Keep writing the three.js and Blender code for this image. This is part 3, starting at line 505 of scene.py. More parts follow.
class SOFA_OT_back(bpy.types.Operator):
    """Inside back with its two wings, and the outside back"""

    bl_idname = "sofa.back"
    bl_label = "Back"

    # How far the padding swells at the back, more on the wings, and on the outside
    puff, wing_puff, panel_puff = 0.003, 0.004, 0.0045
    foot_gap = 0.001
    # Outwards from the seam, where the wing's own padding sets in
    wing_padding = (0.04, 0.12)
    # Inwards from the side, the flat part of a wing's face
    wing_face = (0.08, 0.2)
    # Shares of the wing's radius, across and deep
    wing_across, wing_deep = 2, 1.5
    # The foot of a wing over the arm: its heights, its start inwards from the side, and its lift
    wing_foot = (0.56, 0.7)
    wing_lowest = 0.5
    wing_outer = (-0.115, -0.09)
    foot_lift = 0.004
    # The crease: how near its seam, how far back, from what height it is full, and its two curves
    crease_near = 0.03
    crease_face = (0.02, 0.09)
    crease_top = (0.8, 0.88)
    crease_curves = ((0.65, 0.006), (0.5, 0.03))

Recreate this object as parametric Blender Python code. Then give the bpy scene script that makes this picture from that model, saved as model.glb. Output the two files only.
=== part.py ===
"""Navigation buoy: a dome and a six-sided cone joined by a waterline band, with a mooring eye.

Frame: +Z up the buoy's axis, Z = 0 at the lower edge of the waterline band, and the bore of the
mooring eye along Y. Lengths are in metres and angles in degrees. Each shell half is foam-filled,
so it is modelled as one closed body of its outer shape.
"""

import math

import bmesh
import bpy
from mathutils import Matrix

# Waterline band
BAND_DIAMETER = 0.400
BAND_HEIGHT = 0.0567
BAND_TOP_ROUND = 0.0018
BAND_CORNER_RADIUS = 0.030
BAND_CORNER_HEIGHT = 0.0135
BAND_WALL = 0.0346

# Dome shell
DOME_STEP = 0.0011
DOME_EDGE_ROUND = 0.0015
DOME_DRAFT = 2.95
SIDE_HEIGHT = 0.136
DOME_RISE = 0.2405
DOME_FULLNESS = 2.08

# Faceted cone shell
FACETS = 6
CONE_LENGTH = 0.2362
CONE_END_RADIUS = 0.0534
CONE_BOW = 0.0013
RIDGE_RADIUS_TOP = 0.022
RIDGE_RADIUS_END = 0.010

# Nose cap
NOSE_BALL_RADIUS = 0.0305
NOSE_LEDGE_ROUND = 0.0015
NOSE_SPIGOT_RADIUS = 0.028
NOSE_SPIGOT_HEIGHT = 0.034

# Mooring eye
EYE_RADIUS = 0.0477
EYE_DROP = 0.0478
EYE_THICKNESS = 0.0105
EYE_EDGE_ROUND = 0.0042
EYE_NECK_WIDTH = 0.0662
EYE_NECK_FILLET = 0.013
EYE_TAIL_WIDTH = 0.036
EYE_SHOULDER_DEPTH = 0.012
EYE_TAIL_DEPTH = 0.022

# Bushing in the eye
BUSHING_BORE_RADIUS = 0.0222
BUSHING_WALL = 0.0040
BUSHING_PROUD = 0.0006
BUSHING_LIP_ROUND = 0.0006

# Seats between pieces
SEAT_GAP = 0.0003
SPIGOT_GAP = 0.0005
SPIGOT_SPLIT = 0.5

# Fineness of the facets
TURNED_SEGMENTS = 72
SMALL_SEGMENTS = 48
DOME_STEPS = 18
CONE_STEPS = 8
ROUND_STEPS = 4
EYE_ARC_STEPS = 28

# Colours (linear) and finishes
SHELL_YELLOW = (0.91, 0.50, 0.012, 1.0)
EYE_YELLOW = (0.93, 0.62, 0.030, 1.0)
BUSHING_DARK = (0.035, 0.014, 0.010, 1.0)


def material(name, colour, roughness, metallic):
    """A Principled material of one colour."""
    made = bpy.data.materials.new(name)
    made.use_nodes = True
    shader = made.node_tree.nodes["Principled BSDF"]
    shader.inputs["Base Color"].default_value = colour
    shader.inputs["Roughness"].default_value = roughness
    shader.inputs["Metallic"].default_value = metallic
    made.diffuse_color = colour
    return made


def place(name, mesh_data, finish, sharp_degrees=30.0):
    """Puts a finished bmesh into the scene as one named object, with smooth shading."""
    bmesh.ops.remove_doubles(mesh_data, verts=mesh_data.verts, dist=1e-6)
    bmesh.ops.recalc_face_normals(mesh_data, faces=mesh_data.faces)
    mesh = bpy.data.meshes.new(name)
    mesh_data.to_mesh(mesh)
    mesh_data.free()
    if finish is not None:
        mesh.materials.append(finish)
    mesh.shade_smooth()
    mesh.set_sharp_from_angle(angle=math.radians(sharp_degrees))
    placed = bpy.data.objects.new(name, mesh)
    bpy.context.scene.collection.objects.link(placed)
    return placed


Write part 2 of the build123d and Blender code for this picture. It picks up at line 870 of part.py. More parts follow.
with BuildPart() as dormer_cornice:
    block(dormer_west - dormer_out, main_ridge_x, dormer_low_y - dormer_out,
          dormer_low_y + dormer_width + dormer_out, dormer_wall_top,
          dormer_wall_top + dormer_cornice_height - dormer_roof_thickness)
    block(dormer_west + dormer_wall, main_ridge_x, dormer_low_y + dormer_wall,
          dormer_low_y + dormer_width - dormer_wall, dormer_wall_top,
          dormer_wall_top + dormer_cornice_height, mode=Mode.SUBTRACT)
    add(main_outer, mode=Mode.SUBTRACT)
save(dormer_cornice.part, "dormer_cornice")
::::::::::
* WRITTEN PROBLEM *
Transcribe the whole listing exactly.

* ANSWER TO THIS TASK *
Keep writing the three.js and Blender code for this image. This is part 3, starting at line 505 of scene.py. More parts follow.
class SOFA_OT_back(bpy.types.Operator):
    """Inside back with its two wings, and the outside back"""

    bl_idname = "sofa.back"
    bl_label = "Back"

    # How far the padding swells at the back, more on the wings, and on the outside
    puff, wing_puff, panel_puff = 0.003, 0.004, 0.0045
    foot_gap = 0.001
    # Outwards from the seam, where the wing's own padding sets in
    wing_padding = (0.04, 0.12)
    # Inwards from the side, the flat part of a wing's face
    wing_face = (0.08, 0.2)
    # Shares of the wing's radius, across and deep
    wing_across, wing_deep = 2, 1.5
    # The foot of a wing over the arm: its heights, its start inwards from the side, and its lift
    wing_foot = (0.56, 0.7)
    wing_lowest = 0.5
    wing_outer = (-0.115, -0.09)
    foot_lift = 0.004
    # The crease: how near its seam, how far back, from what height it is full, and its two curves
    crease_near = 0.03
    crease_face = (0.02, 0.09)
    crease_top = (0.8, 0.88)
    crease_curves = ((0.65, 0.006), (0.5, 0.03))

Recreate this object as parametric Blender Python code. Then give the bpy scene script that makes this picture from that model, saved as model.glb. Output the two files only.
=== part.py ===
"""Navigation buoy: a dome and a six-sided cone joined by a waterline band, with a mooring eye.

Frame: +Z up the buoy's axis, Z = 0 at the lower edge of the waterline band, and the bore of the
mooring eye along Y. Lengths are in metres and angles in degrees. Each shell half is foam-filled,
so it is modelled as one closed body of its outer shape.
"""

import math

import bmesh
import bpy
from mathutils import Matrix

# Waterline band
BAND_DIAMETER = 0.400
BAND_HEIGHT = 0.0567
BAND_TOP_ROUND = 0.0018
BAND_CORNER_RADIUS = 0.030
BAND_CORNER_HEIGHT = 0.0135
BAND_WALL = 0.0346

# Dome shell
DOME_STEP = 0.0011
DOME_EDGE_ROUND = 0.0015
DOME_DRAFT = 2.95
SIDE_HEIGHT = 0.136
DOME_RISE = 0.2405
DOME_FULLNESS = 2.08

# Faceted cone shell
FACETS = 6
CONE_LENGTH = 0.2362
CONE_END_RADIUS = 0.0534
CONE_BOW = 0.0013
RIDGE_RADIUS_TOP = 0.022
RIDGE_RADIUS_END = 0.010

# Nose cap
NOSE_BALL_RADIUS = 0.0305
NOSE_LEDGE_ROUND = 0.0015
NOSE_SPIGOT_RADIUS = 0.028
NOSE_SPIGOT_HEIGHT = 0.034

# Mooring eye
EYE_RADIUS = 0.0477
EYE_DROP = 0.0478
EYE_THICKNESS = 0.0105
EYE_EDGE_ROUND = 0.0042
EYE_NECK_WIDTH = 0.0662
EYE_NECK_FILLET = 0.013
EYE_TAIL_WIDTH = 0.036
EYE_SHOULDER_DEPTH = 0.012
EYE_TAIL_DEPTH = 0.022

# Bushing in the eye
BUSHING_BORE_RADIUS = 0.0222
BUSHING_WALL = 0.0040
BUSHING_PROUD = 0.0006
BUSHING_LIP_ROUND = 0.0006

# Seats between pieces
SEAT_GAP = 0.0003
SPIGOT_GAP = 0.0005
SPIGOT_SPLIT = 0.5

# Fineness of the facets
TURNED_SEGMENTS = 72
SMALL_SEGMENTS = 48
DOME_STEPS = 18
CONE_STEPS = 8
ROUND_STEPS = 4
EYE_ARC_STEPS = 28

# Colours (linear) and finishes
SHELL_YELLOW = (0.91, 0.50, 0.012, 1.0)
EYE_YELLOW = (0.93, 0.62, 0.030, 1.0)
BUSHING_DARK = (0.035, 0.014, 0.010, 1.0)


def material(name, colour, roughness, metallic):
    """A Principled material of one colour."""
    made = bpy.data.materials.new(name)
    made.use_nodes = True
    shader = made.node_tree.nodes["Principled BSDF"]
    shader.inputs["Base Color"].default_value = colour
    shader.inputs["Roughness"].default_value = roughness
    shader.inputs["Metallic"].default_value = metallic
    made.diffuse_color = colour
    return made


def place(name, mesh_data, finish, sharp_degrees=30.0):
    """Puts a finished bmesh into the scene as one named object, with smooth shading."""
    bmesh.ops.remove_doubles(mesh_data, verts=mesh_data.verts, dist=1e-6)
    bmesh.ops.recalc_face_normals(mesh_data, faces=mesh_data.faces)
    mesh = bpy.data.meshes.new(name)
    mesh_data.to_mesh(mesh)
    mesh_data.free()
    if finish is not None:
        mesh.materials.append(finish)
    mesh.shade_smooth()
    mesh.set_sharp_from_angle(angle=math.radians(sharp_degrees))
    placed = bpy.data.objects.new(name, mesh)
    bpy.context.scene.collection.objects.link(placed)
    return placed


Write part 2 of the build123d and Blender code for this picture. It picks up at line 870 of part.py. More parts follow.
with BuildPart() as dormer_cornice:
    block(dormer_west - dormer_out, main_ridge_x, dormer_low_y - dormer_out,
          dormer_low_y + dormer_width + dormer_out, dormer_wall_top,
          dormer_wall_top + dormer_cornice_height - dormer_roof_thickness)
    block(dormer_west + dormer_wall, main_ridge_x, dormer_low_y + dormer_wall,
          dormer_low_y + dormer_width - dormer_wall, dormer_wall_top,
          dormer_wall_top + dormer_cornice_height, mode=Mode.SUBTRACT)
    add(main_outer, mode=Mode.SUBTRACT)
save(dormer_cornice.part, "dormer_cornice")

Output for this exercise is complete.